(Structured object records)
+--

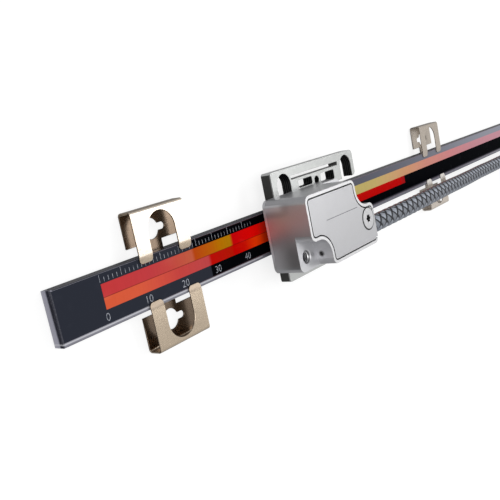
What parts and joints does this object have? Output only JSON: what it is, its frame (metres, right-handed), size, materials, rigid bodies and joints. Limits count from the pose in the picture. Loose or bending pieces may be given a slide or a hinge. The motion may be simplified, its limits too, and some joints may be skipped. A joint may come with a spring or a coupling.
{
  "type": "linear glass scale",
  "caption": "Exposed linear encoder: coated glass scale held by spring clamps, with a scanning head on a slotted bracket that slides along it and a braided cable to a multi-pin plug.",
  "frame": {"origin": "centre of the back face of the glass, on the mounting surface", "axes": "+X along the scale towards the cable, +Y across the scale towards the upper clamps, +Z out of the graduated face towards the head"},
  "size_m": [0.3169, 0.063, 0.0242],
  "materials": {
    "scale_glass": "clear ground glass",
    "dark_coating": "glossy dark vacuum coating",
    "incremental_film": "fine grating that shines orange and red",
    "homing_film": "fine grating that shines red",
    "spring_steel": "satin spring steel with a warm tint",
    "housing_metal": "satin nickel-plated light alloy",
    "cover_metal": "fine satin",
    "gasket": "matt",
    "screw_steel": "bright steel",
    "bracket_metal": "milled light alloy",
    "optic_glass": "polished",
    "black_plastic": "matt black",
    "lamp_epoxy": "clear red epoxy",
    "board_green": "solder mask",
    "ferrule_metal": "turned steel",
    "cable_braid": "woven metal braid over a plastic jacket",
    "tie_plastic": "black nylon",
    "hood_metal": "nickel-plated die casting",
    "flange_plate": "tin-plated steel",
    "insert_plastic": "glass-filled plastic",
    "pin_gold": "gold-plated"
  },
  "bodies": {
    "scale": {"glass_scale": "scale_glass", "coating": "dark_coating", "incremental_track": "incremental_film", "homing_track": "homing_film", "clamp_upper_left": "spring_steel", "clamp_lower_left": "spring_steel", "clamp_upper_right": "spring_steel", "clamp_lower_right": "spring_steel"},
    "head": {"head_housing": "housing_metal", "head_cover": "cover_metal", "cover_seal": "gasket", "cover_screw": "screw_steel", "mounting_bracket": "bracket_metal", "bracket_screw_left": "screw_steel", "bracket_screw_right": "screw_steel", "scanning_reticle": "optic_glass", "optics_holder": "black_plastic", "condenser_lens": "optic_glass", "light_source": "lamp_epoxy", "photodetector": "black_plastic", "circuit_board": "board_green", "board_screw_left": "screw_steel", "board_screw_right": "screw_steel", "cable_ferrule": "ferrule_metal", "cable": "cable_braid", "cable_hank": "cable_braid", "cable_tail": "cable_braid", "cable_tie_front": "tie_plastic", "cable_tie_back": "tie_plastic", "hood_lower": "hood_metal", "hood_upper": "hood_metal", "connector_flange": "flange_plate", "connector_insert": "insert_plastic", "connector_pins": "pin_gold", "jackscrew_front": "screw_steel", "jackscrew_back": "screw_steel"}
  },
  "joints": [
    {"name": "head_travel", "type": "slide", "parent": "scale", "child": "head", "axis": [1, 0, 0], "range_m": [-0.0625, 0.1575]}
  ]
}
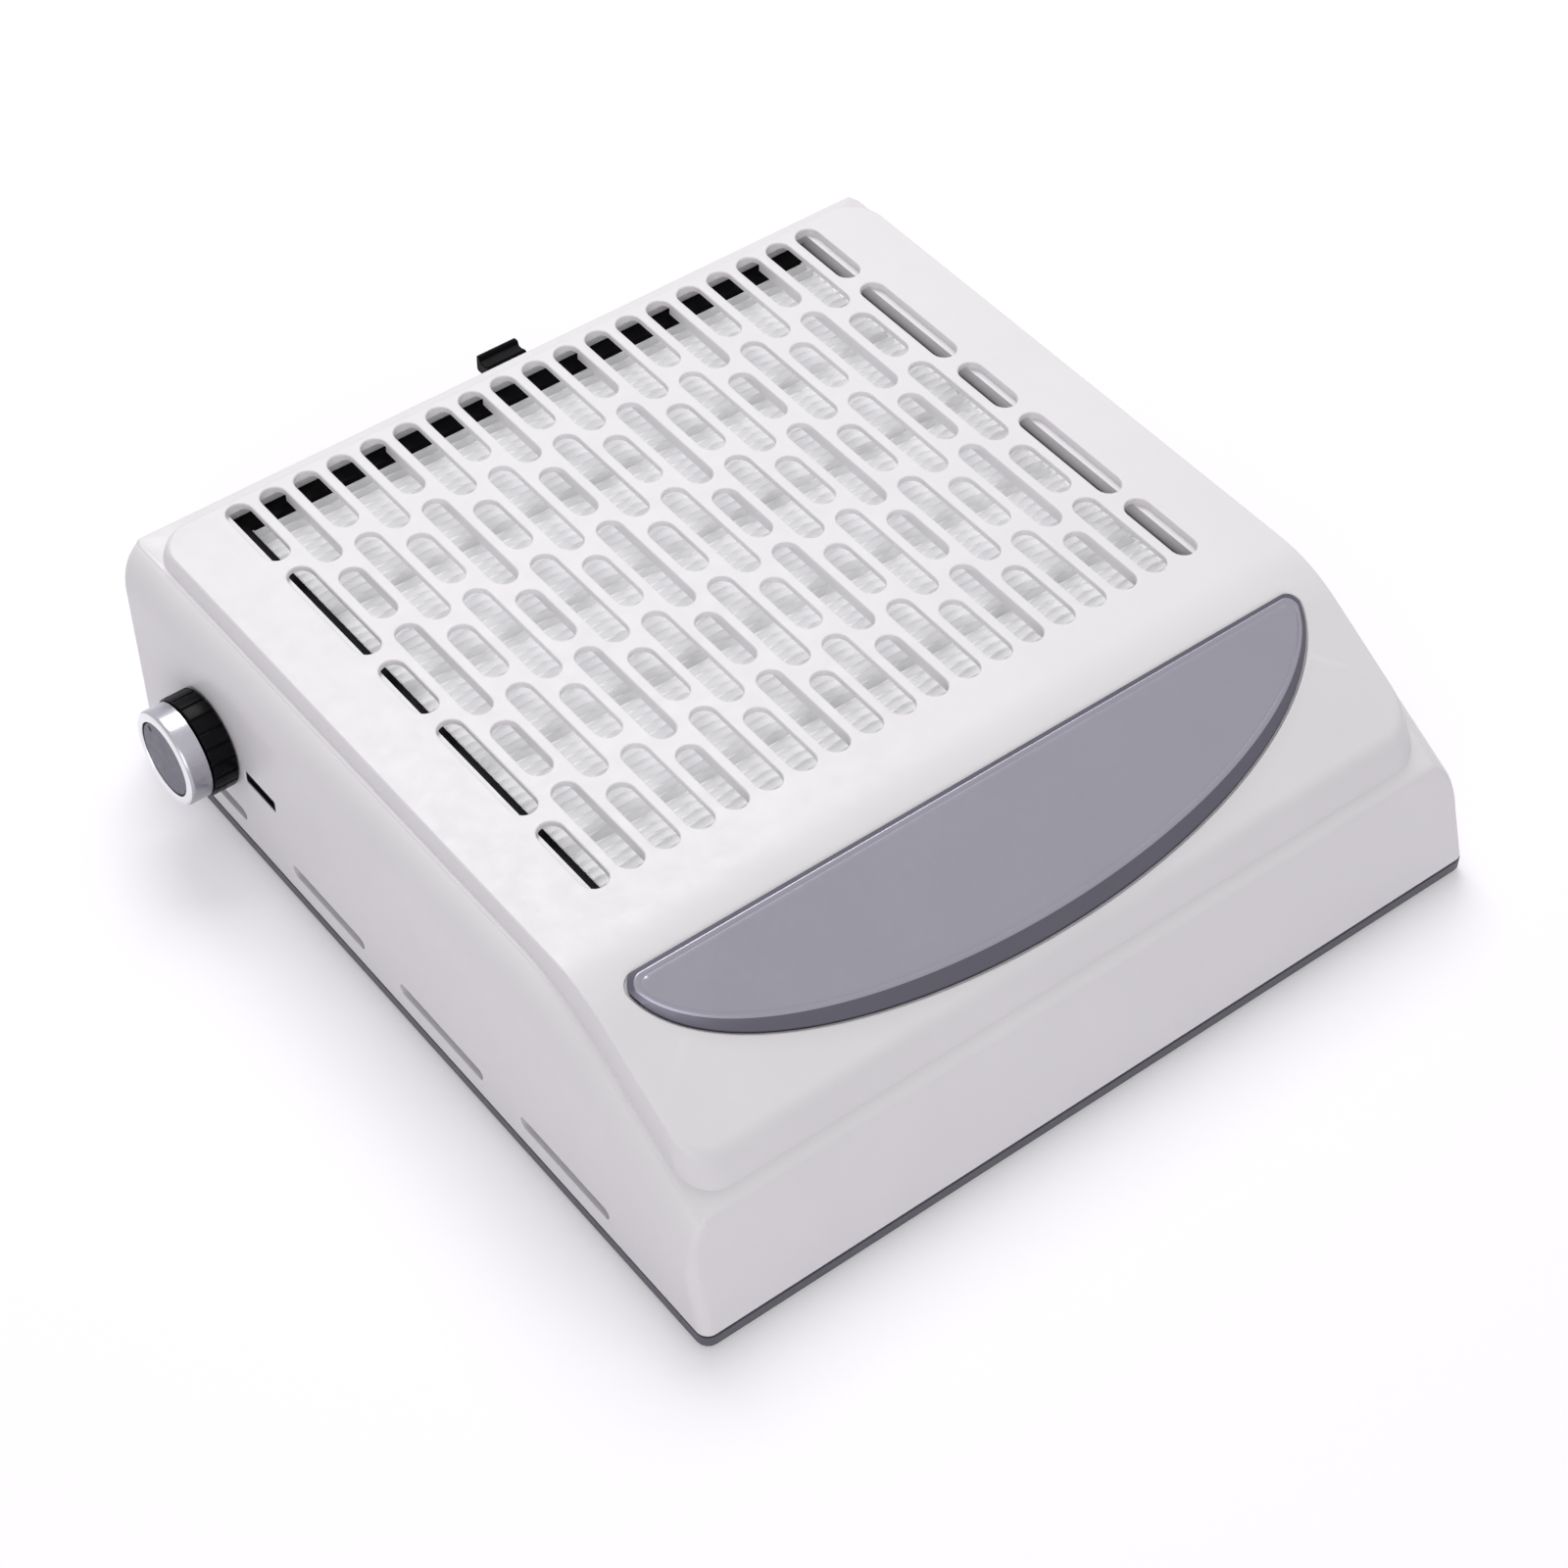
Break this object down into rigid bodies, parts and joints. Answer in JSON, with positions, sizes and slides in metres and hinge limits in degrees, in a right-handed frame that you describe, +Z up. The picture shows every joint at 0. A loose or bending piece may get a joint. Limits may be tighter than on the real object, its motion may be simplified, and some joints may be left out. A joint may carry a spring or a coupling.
{
  "type": "nail dust collector",
  "caption": "Desk-top nail dust collector with a slotted grille, a sloped metallic hand rest, a side speed knob and a pull-out pleated filter.",
  "frame": {"origin": "bottom centre of the bounding box, on the desk under the middle of the body, knob and pull tab included", "axes": "+X to the user's right, +Y to the rear where the filter pulls out, +Z up; the hand rest faces -Y"},
  "size_m": [0.254, 0.2506, 0.0686],
  "materials": {
    "shell_white": "satin",
    "base_grey": "satin",
    "pad_metallic": "metallic satin",
    "filter_black": "satin",
    "media_white": "matte",
    "deck_white": "matte",
    "impeller_grey": "matte",
    "rubber_black": "matte",
    "screw_steel": "zinc plated",
    "steel": "drawn",
    "plastic_black": "matte",
    "brass": "turned",
    "board_green": "solder mask",
    "potentiometer_blue": "moulded",
    "capacitor_sleeve": "shrink sleeve",
    "connector_cream": "moulded",
    "knob_black": "satin",
    "knob_face_grey": "metallic satin",
    "aluminium": "turned and anodised",
    "lead_red": "insulation",
    "lead_black": "insulation"
  },
  "bodies": {
    "housing": {"upper_housing": "shell_white", "base_plate": "base_grey", "rubber_foot_1": "rubber_black", "rubber_foot_2": "rubber_black", "rubber_foot_3": "rubber_black", "rubber_foot_4": "rubber_black", "base_screw_1": "screw_steel", "base_screw_2": "screw_steel", "base_screw_3": "screw_steel", "base_screw_4": "screw_steel", "hand_rest_pad": "pad_metallic", "filter_deck": "deck_white", "deck_screw_1": "screw_steel", "deck_screw_2": "screw_steel", "deck_screw_3": "screw_steel", "deck_screw_4": "screw_steel", "motor_can": "steel", "motor_end_cap": "plastic_black", "motor_damper": "rubber_black", "motor_bearing": "brass", "motor_screw_1": "screw_steel", "motor_screw_2": "screw_steel", "control_board": "board_green", "potentiometer_body": "potentiometer_blue", "potentiometer_bush": "brass", "potentiometer_nut": "steel", "power_inlet": "plastic_black", "capacitor_1": "capacitor_sleeve", "capacitor_2": "capacitor_sleeve", "heat_sink": "aluminium", "transistor": "plastic_black", "lead_connector": "connector_cream", "motor_lead_1": "lead_red", "motor_lead_2": "lead_black"},
    "knob": {"knob_grip": "knob_black", "knob_cap": "aluminium", "knob_face": "knob_face_grey", "knob_shaft": "aluminium"},
    "filter": {"filter_frame": "filter_black", "filter_media": "media_white"},
    "rotor": {"impeller": "impeller_grey", "motor_shaft": "steel", "impeller_nut": "brass"}
  },
  "joints": [
    {"name": "knob_turn", "type": "hinge", "parent": "housing", "child": "knob", "pos_m": [-0.11314, 0.07867, 0.031], "axis": [1, 0, 0], "range_deg": [-99, 201]},
    {"name": "filter_slide", "type": "slide", "parent": "housing", "child": "filter", "axis": [0, 1, 0], "range_m": [0, 0.165]},
    {"name": "fan_spin", "type": "hinge", "parent": "housing", "child": "rotor", "pos_m": [0.00684, 0.03148, 0.0254], "axis": [0, 0, 1], "continuous": true}
  ]
}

+--

◆ **PROBLEM**
All of the data shown above must be copied exactly.

◆ **ANSWER**
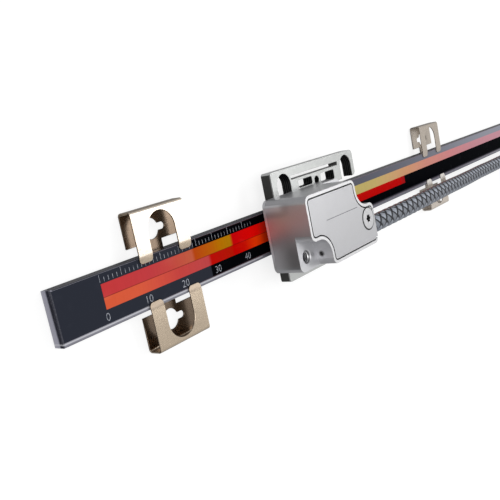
What parts and joints does this object have? Output only JSON: what it is, its frame (metres, right-handed), size, materials, rigid bodies and joints. Limits count from the pose in the picture. Loose or bending pieces may be given a slide or a hinge. The motion may be simplified, its limits too, and some joints may be skipped. A joint may come with a spring or a coupling.
{
  "type": "linear glass scale",
  "caption": "Exposed linear encoder: coated glass scale held by spring clamps, with a scanning head on a slotted bracket that slides along it and a braided cable to a multi-pin plug.",
  "frame": {"origin": "centre of the back face of the glass, on the mounting surface", "axes": "+X along the scale towards the cable, +Y across the scale towards the upper clamps, +Z out of the graduated face towards the head"},
  "size_m": [0.3169, 0.063, 0.0242],
  "materials": {
    "scale_glass": "clear ground glass",
    "dark_coating": "glossy dark vacuum coating",
    "incremental_film": "fine grating that shines orange and red",
    "homing_film": "fine grating that shines red",
    "spring_steel": "satin spring steel with a warm tint",
    "housing_metal": "satin nickel-plated light alloy",
    "cover_metal": "fine satin",
    "gasket": "matt",
    "screw_steel": "bright steel",
    "bracket_metal": "milled light alloy",
    "optic_glass": "polished",
    "black_plastic": "matt black",
    "lamp_epoxy": "clear red epoxy",
    "board_green": "solder mask",
    "ferrule_metal": "turned steel",
    "cable_braid": "woven metal braid over a plastic jacket",
    "tie_plastic": "black nylon",
    "hood_metal": "nickel-plated die casting",
    "flange_plate": "tin-plated steel",
    "insert_plastic": "glass-filled plastic",
    "pin_gold": "gold-plated"
  },
  "bodies": {
    "scale": {"glass_scale": "scale_glass", "coating": "dark_coating", "incremental_track": "incremental_film", "homing_track": "homing_film", "clamp_upper_left": "spring_steel", "clamp_lower_left": "spring_steel", "clamp_upper_right": "spring_steel", "clamp_lower_right": "spring_steel"},
    "head": {"head_housing": "housing_metal", "head_cover": "cover_metal", "cover_seal": "gasket", "cover_screw": "screw_steel", "mounting_bracket": "bracket_metal", "bracket_screw_left": "screw_steel", "bracket_screw_right": "screw_steel", "scanning_reticle": "optic_glass", "optics_holder": "black_plastic", "condenser_lens": "optic_glass", "light_source": "lamp_epoxy", "photodetector": "black_plastic", "circuit_board": "board_green", "board_screw_left": "screw_steel", "board_screw_right": "screw_steel", "cable_ferrule": "ferrule_metal", "cable": "cable_braid", "cable_hank": "cable_braid", "cable_tail": "cable_braid", "cable_tie_front": "tie_plastic", "cable_tie_back": "tie_plastic", "hood_lower": "hood_metal", "hood_upper": "hood_metal", "connector_flange": "flange_plate", "connector_insert": "insert_plastic", "connector_pins": "pin_gold", "jackscrew_front": "screw_steel", "jackscrew_back": "screw_steel"}
  },
  "joints": [
    {"name": "head_travel", "type": "slide", "parent": "scale", "child": "head", "axis": [1, 0, 0], "range_m": [-0.0625, 0.1575]}
  ]
}
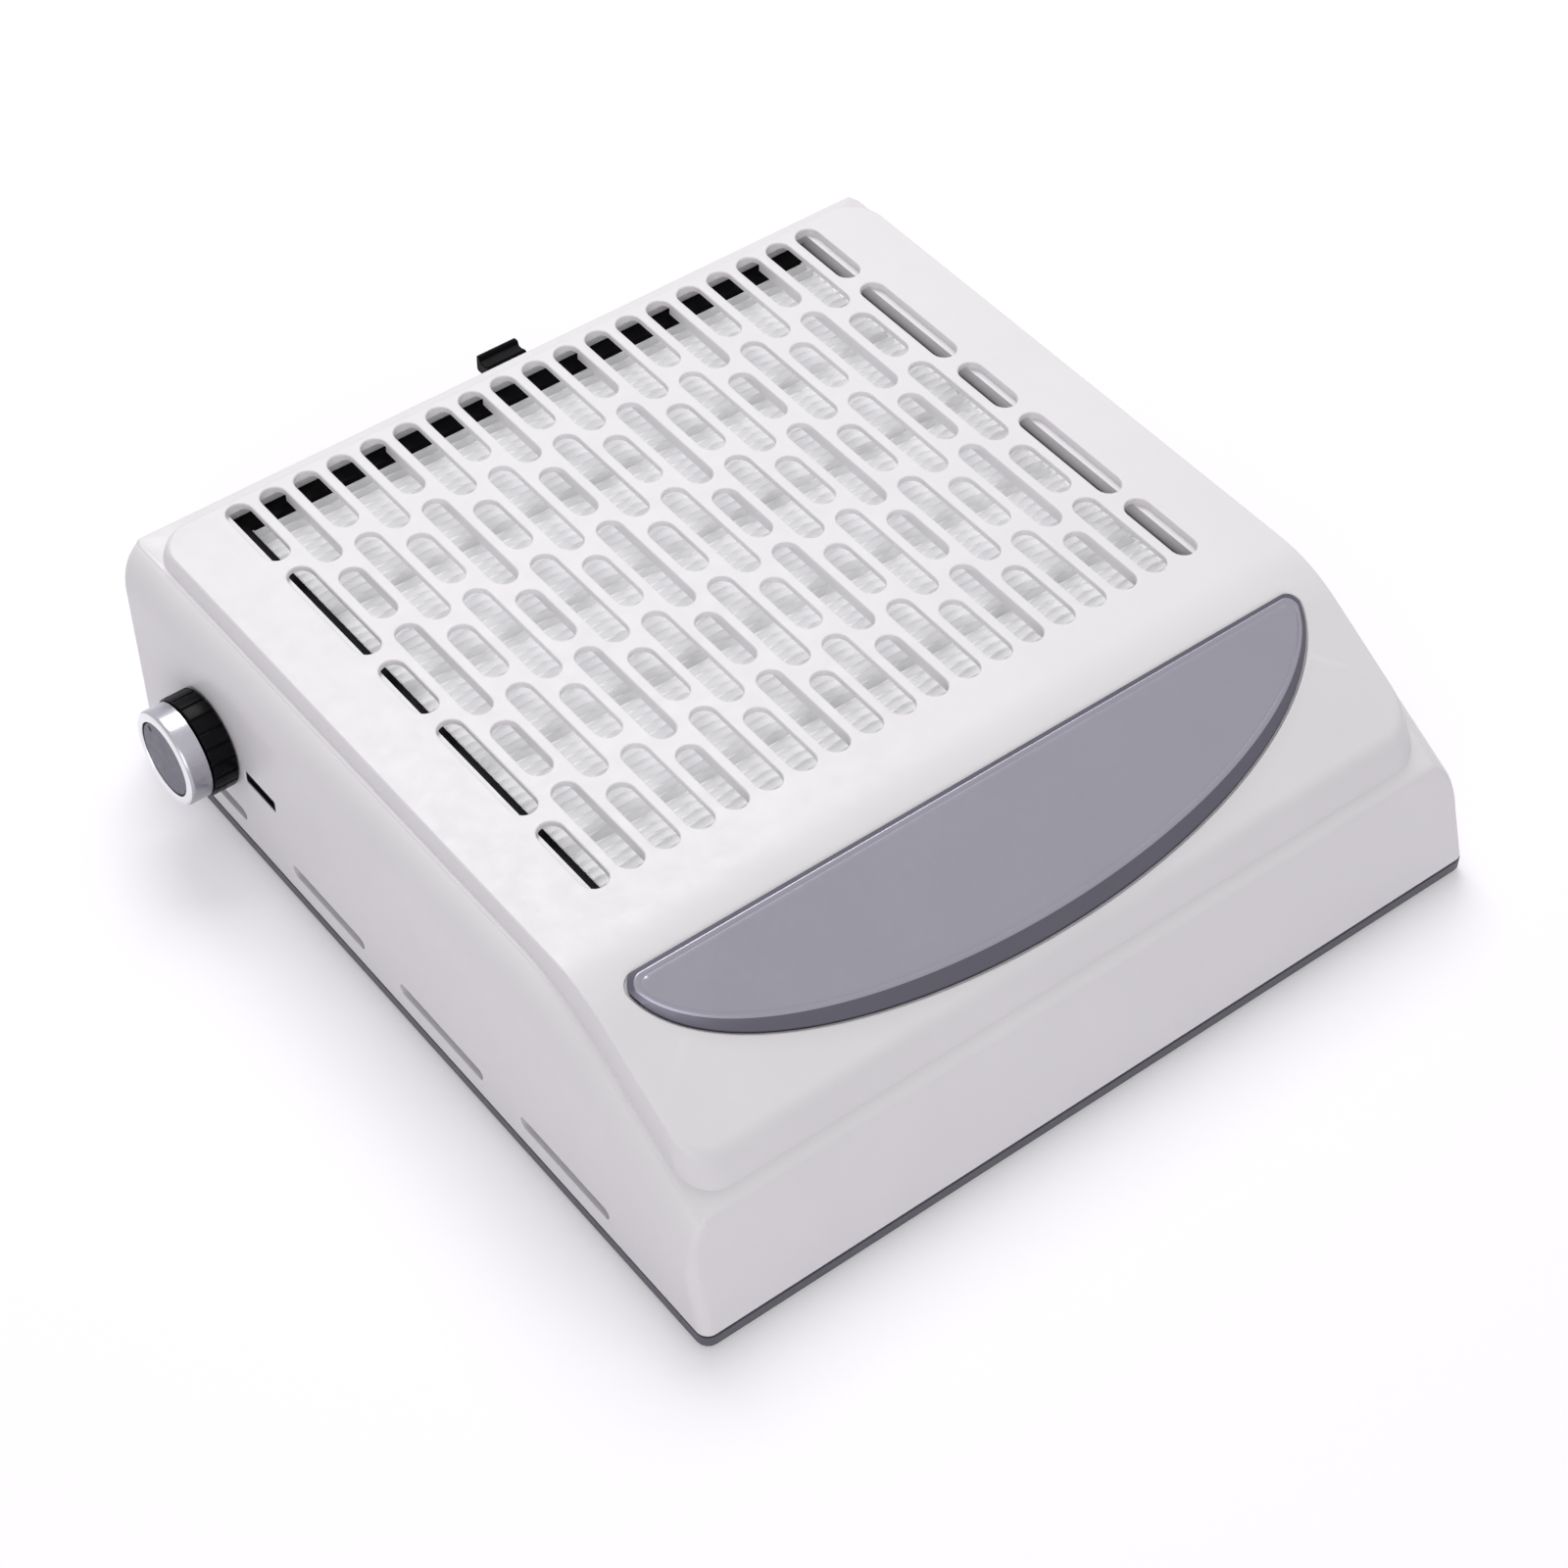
Break this object down into rigid bodies, parts and joints. Answer in JSON, with positions, sizes and slides in metres and hinge limits in degrees, in a right-handed frame that you describe, +Z up. The picture shows every joint at 0. A loose or bending piece may get a joint. Limits may be tighter than on the real object, its motion may be simplified, and some joints may be left out. A joint may carry a spring or a coupling.
{
  "type": "nail dust collector",
  "caption": "Desk-top nail dust collector with a slotted grille, a sloped metallic hand rest, a side speed knob and a pull-out pleated filter.",
  "frame": {"origin": "bottom centre of the bounding box, on the desk under the middle of the body, knob and pull tab included", "axes": "+X to the user's right, +Y to the rear where the filter pulls out, +Z up; the hand rest faces -Y"},
  "size_m": [0.254, 0.2506, 0.0686],
  "materials": {
    "shell_white": "satin",
    "base_grey": "satin",
    "pad_metallic": "metallic satin",
    "filter_black": "satin",
    "media_white": "matte",
    "deck_white": "matte",
    "impeller_grey": "matte",
    "rubber_black": "matte",
    "screw_steel": "zinc plated",
    "steel": "drawn",
    "plastic_black": "matte",
    "brass": "turned",
    "board_green": "solder mask",
    "potentiometer_blue": "moulded",
    "capacitor_sleeve": "shrink sleeve",
    "connector_cream": "moulded",
    "knob_black": "satin",
    "knob_face_grey": "metallic satin",
    "aluminium": "turned and anodised",
    "lead_red": "insulation",
    "lead_black": "insulation"
  },
  "bodies": {
    "housing": {"upper_housing": "shell_white", "base_plate": "base_grey", "rubber_foot_1": "rubber_black", "rubber_foot_2": "rubber_black", "rubber_foot_3": "rubber_black", "rubber_foot_4": "rubber_black", "base_screw_1": "screw_steel", "base_screw_2": "screw_steel", "base_screw_3": "screw_steel", "base_screw_4": "screw_steel", "hand_rest_pad": "pad_metallic", "filter_deck": "deck_white", "deck_screw_1": "screw_steel", "deck_screw_2": "screw_steel", "deck_screw_3": "screw_steel", "deck_screw_4": "screw_steel", "motor_can": "steel", "motor_end_cap": "plastic_black", "motor_damper": "rubber_black", "motor_bearing": "brass", "motor_screw_1": "screw_steel", "motor_screw_2": "screw_steel", "control_board": "board_green", "potentiometer_body": "potentiometer_blue", "potentiometer_bush": "brass", "potentiometer_nut": "steel", "power_inlet": "plastic_black", "capacitor_1": "capacitor_sleeve", "capacitor_2": "capacitor_sleeve", "heat_sink": "aluminium", "transistor": "plastic_black", "lead_connector": "connector_cream", "motor_lead_1": "lead_red", "motor_lead_2": "lead_black"},
    "knob": {"knob_grip": "knob_black", "knob_cap": "aluminium", "knob_face": "knob_face_grey", "knob_shaft": "aluminium"},
    "filter": {"filter_frame": "filter_black", "filter_media": "media_white"},
    "rotor": {"impeller": "impeller_grey", "motor_shaft": "steel", "impeller_nut": "brass"}
  },
  "joints": [
    {"name": "knob_turn", "type": "hinge", "parent": "housing", "child": "knob", "pos_m": [-0.11314, 0.07867, 0.031], "axis": [1, 0, 0], "range_deg": [-99, 201]},
    {"name": "filter_slide", "type": "slide", "parent": "housing", "child": "filter", "axis": [0, 1, 0], "range_m": [0, 0.165]},
    {"name": "fan_spin", "type": "hinge", "parent": "housing", "child": "rotor", "pos_m": [0.00684, 0.03148, 0.0254], "axis": [0, 0, 1], "continuous": true}
  ]
}